[gmx-users] Nonsense timing accounting with OpenCL in Haswell
Elton Carvalho
eltonfc at gmail.com
Fri Jan 25 22:12:26 CET 2019
Hi, Roland,
Thank you for your response. If the GT2 GPU won't give much acceleration,
I'm not sure that it's worth to fix the timing issue in beignet, since it's
deprecated. Not much sense in trying to make a deprecated driver work so an
ineffective GPU can be used.
I'll be testing a GTX 1050Ti in an identical machine soon, if the benchmark
goes well, I'll buy the same card for the workstation. (I'm limited to the
1050Ti because of the small form factor workstation)

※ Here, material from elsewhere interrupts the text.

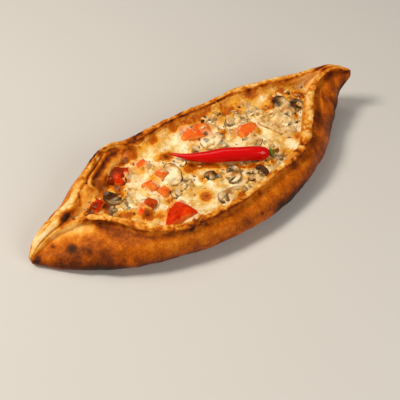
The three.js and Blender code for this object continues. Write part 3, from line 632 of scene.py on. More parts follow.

Thanks again, from a windy and raini São paulo,
Elton
On Thu, Jan 24, 2019 at 7:27 AM Schulz, Roland <roland.schulz at intel.com>
wrote:
> Hi Elton,
>
> It is very unlikely that you would be able to get any speedup with OpenCL
> with that CPU. For its generation the CPU is powerful but the GPU is a
> lower tier. To get meaningful speedup compared to running on i7 CPU you
> want to have a GT3 or higher GPU with at least 48EUs. Yours has 20EUs.
> That the timing is nonsense might be caused by beignet. We haven’t tested
> beignet with GROMACS.
> Other than for the GPU/CPU load balancing (which you could do manually)
> the timing shouldn’t affect the performance. So you can try runs with and
> without GPUs to determine what the speedup/slowdown is of using the GPU.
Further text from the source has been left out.